PROBLEM DESCRIPTION:
Write out exactly the lines from the line with "of the back." through the line with "from mathutils import", including both, and nothing more.

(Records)
● ● ● ●
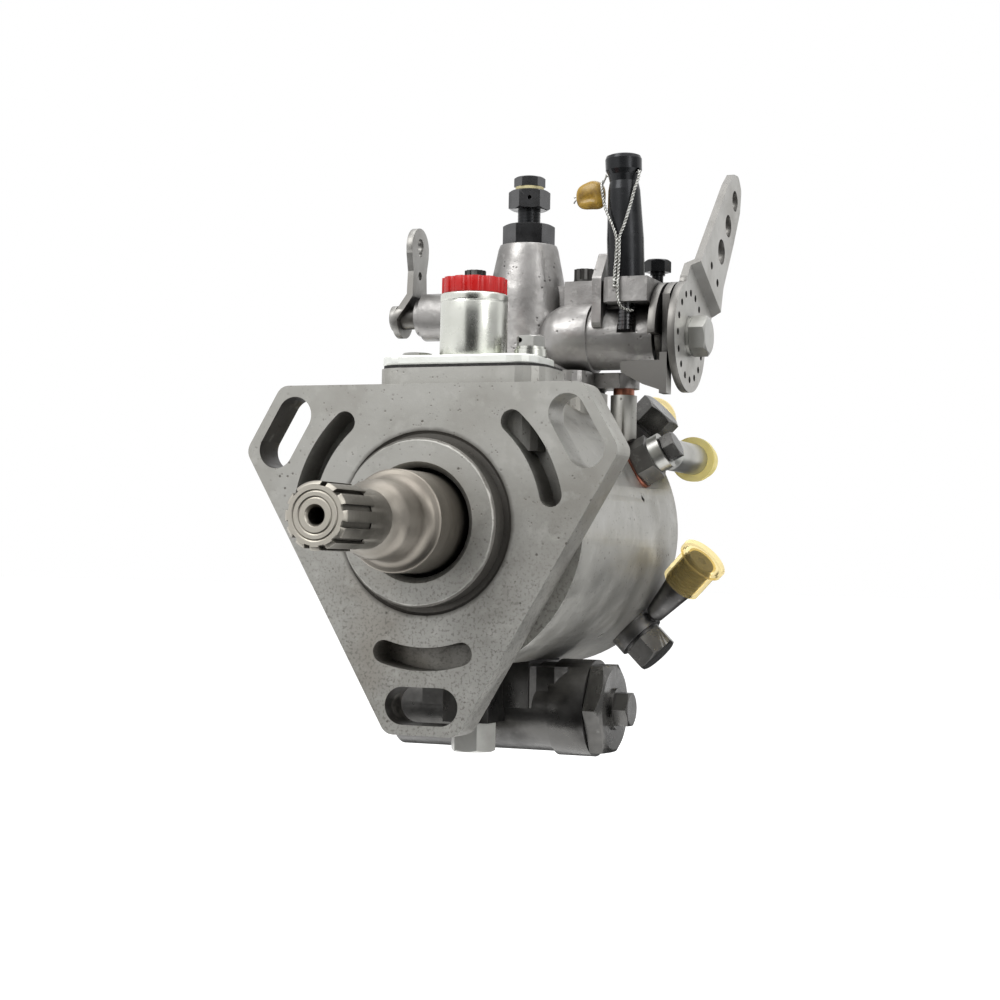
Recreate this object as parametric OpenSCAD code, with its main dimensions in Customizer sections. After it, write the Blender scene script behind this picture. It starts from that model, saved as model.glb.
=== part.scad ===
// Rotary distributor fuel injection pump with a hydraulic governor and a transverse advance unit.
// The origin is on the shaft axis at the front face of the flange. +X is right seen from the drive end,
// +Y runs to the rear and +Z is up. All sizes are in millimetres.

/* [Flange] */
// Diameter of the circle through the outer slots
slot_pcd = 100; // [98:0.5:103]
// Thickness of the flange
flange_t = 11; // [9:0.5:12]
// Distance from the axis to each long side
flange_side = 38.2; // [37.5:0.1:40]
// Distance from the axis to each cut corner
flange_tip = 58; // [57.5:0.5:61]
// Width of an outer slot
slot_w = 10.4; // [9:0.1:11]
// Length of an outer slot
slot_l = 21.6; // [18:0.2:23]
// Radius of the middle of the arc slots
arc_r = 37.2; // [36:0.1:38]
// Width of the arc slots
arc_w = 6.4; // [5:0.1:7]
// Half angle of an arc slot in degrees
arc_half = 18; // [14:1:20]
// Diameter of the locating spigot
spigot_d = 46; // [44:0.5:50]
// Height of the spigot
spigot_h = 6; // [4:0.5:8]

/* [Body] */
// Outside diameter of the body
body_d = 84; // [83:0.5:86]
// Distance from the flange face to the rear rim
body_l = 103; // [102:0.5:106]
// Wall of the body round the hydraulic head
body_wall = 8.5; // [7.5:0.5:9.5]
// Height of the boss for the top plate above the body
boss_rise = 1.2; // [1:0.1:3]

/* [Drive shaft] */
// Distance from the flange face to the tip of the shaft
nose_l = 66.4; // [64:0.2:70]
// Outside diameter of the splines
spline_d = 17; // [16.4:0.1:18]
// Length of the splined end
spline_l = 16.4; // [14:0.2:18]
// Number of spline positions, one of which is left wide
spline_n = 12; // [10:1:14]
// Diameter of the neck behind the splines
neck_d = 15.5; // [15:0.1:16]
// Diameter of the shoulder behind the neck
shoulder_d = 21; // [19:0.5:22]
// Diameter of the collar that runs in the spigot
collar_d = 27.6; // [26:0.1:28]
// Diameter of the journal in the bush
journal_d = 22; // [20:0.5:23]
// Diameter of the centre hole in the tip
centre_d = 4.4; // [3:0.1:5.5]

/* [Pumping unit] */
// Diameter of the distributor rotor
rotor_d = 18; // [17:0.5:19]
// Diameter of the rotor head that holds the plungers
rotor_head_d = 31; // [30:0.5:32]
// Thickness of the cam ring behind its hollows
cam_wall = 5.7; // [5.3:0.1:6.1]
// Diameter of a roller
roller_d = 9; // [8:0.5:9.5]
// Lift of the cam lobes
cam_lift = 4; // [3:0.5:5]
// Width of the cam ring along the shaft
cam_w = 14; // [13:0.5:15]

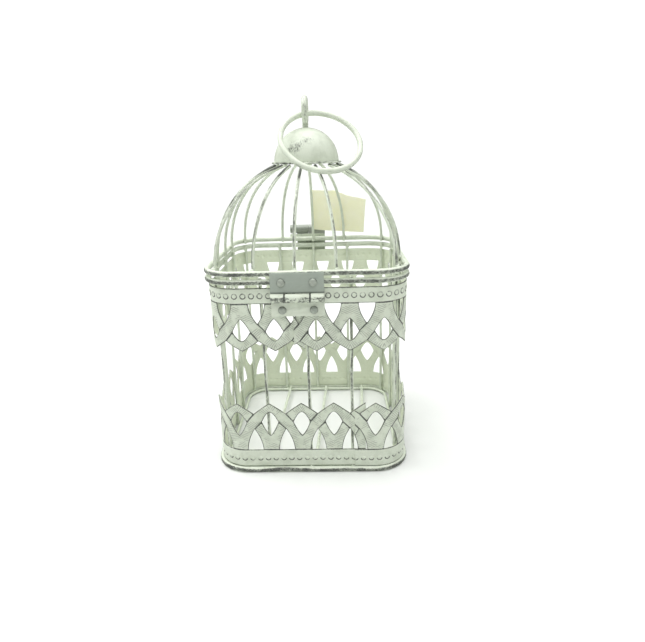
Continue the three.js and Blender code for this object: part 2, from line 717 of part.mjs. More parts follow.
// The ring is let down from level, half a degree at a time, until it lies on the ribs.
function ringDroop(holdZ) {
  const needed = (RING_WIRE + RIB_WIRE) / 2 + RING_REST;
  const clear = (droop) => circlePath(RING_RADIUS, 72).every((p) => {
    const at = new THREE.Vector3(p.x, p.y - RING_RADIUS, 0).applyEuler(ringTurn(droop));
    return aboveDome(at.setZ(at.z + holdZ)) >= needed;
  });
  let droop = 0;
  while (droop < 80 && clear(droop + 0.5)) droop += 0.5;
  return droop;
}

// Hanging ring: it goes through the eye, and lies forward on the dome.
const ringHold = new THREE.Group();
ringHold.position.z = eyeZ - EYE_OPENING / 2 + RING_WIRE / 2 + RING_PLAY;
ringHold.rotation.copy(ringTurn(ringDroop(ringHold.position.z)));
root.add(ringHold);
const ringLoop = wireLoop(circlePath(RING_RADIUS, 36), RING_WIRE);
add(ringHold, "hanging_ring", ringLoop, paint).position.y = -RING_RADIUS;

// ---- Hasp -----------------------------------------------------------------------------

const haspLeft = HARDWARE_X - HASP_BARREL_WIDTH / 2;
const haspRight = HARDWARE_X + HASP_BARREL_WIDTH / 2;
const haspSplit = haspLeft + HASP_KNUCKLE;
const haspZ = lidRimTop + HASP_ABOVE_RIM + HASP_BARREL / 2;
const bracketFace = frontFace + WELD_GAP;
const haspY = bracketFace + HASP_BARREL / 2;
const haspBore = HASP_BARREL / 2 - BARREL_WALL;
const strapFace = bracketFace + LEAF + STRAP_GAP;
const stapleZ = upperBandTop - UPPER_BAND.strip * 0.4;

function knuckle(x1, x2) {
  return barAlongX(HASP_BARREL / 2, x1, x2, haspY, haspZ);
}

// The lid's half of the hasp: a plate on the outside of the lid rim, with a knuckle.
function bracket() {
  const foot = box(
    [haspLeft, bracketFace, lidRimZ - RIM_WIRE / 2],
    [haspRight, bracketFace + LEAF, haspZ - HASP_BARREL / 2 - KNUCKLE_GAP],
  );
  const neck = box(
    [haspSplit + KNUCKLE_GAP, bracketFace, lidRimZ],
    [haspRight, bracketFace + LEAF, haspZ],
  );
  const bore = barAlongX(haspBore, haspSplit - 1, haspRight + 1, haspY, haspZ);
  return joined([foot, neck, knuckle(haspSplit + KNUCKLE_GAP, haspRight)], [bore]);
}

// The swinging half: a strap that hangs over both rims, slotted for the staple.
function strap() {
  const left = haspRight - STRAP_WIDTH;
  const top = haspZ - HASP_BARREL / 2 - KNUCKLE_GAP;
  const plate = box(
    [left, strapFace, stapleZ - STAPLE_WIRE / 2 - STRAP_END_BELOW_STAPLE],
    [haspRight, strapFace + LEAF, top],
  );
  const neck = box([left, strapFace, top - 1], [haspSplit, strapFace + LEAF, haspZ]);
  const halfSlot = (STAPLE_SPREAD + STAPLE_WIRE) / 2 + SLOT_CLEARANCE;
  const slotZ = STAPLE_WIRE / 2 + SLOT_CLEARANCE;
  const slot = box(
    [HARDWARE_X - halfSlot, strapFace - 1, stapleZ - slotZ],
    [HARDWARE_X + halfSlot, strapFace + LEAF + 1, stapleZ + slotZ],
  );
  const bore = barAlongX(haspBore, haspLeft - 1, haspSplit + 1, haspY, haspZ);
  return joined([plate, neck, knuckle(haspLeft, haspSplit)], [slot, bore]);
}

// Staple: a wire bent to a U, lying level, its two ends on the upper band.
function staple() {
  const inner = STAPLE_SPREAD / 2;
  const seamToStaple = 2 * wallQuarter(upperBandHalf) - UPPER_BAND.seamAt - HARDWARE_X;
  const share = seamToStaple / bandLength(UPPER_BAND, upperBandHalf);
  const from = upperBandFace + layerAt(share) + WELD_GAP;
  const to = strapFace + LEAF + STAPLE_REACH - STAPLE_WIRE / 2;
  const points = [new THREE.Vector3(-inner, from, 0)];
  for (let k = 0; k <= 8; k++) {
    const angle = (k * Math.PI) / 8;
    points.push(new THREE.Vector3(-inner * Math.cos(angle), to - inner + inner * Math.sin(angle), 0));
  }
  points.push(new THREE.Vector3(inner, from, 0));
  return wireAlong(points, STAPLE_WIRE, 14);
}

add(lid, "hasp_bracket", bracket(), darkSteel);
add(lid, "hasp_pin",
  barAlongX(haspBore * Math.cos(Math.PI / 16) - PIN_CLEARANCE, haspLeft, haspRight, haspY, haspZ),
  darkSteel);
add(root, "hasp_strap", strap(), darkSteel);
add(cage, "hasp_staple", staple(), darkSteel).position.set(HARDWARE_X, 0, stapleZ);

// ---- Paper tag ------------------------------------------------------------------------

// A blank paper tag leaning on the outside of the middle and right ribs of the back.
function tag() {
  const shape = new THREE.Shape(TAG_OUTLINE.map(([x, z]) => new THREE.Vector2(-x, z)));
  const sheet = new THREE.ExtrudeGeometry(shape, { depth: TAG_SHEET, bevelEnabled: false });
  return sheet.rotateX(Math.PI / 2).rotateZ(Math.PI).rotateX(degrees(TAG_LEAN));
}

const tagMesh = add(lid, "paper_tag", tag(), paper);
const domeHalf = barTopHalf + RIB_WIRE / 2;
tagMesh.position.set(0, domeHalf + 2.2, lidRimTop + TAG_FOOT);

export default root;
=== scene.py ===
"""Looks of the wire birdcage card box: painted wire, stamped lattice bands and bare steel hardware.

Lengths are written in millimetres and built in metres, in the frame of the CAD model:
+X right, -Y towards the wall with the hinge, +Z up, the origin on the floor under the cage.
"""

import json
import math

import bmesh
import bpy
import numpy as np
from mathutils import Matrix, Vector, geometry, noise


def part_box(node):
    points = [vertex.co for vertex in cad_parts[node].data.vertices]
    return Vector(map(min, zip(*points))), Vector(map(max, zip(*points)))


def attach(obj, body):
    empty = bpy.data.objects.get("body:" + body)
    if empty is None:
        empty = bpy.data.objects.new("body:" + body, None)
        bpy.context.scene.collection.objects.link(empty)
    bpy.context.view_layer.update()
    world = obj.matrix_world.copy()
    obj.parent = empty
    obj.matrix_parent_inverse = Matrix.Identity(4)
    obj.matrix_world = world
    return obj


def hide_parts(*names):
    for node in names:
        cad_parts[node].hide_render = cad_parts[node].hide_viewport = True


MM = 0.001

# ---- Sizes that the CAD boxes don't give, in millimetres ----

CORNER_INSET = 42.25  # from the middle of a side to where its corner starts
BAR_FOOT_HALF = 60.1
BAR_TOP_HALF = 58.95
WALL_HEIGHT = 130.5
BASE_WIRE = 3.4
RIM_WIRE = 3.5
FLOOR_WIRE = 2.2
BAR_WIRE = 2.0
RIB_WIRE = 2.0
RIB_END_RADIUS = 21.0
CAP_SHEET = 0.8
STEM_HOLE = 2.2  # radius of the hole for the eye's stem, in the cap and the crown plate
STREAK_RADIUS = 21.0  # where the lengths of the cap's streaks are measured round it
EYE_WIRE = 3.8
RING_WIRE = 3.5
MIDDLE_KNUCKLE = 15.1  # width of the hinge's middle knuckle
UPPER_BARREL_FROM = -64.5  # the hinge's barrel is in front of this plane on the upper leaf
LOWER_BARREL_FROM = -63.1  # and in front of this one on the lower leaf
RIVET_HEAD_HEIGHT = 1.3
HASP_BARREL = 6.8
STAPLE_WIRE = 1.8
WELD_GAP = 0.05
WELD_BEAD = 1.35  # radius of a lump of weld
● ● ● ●
TASK ANSWER:
// A blank paper tag leaning on the outside of the middle and right ribs of the back.
function tag() {
  const shape = new THREE.Shape(TAG_OUTLINE.map(([x, z]) => new THREE.Vector2(-x, z)));
  const sheet = new THREE.ExtrudeGeometry(shape, { depth: TAG_SHEET, bevelEnabled: false });
  return sheet.rotateX(Math.PI / 2).rotateZ(Math.PI).rotateX(degrees(TAG_LEAN));
}

const tagMesh = add(lid, "paper_tag", tag(), paper);
const domeHalf = barTopHalf + RIB_WIRE / 2;
tagMesh.position.set(0, domeHalf + 2.2, lidRimTop + TAG_FOOT);

export default root;
=== scene.py ===
"""Looks of the wire birdcage card box: painted wire, stamped lattice bands and bare steel hardware.

Lengths are written in millimetres and built in metres, in the frame of the CAD model:
+X right, -Y towards the wall with the hinge, +Z up, the origin on the floor under the cage.
"""

import json
import math

import bmesh
import bpy
import numpy as np
from mathutils import Matrix, Vector, geometry, noise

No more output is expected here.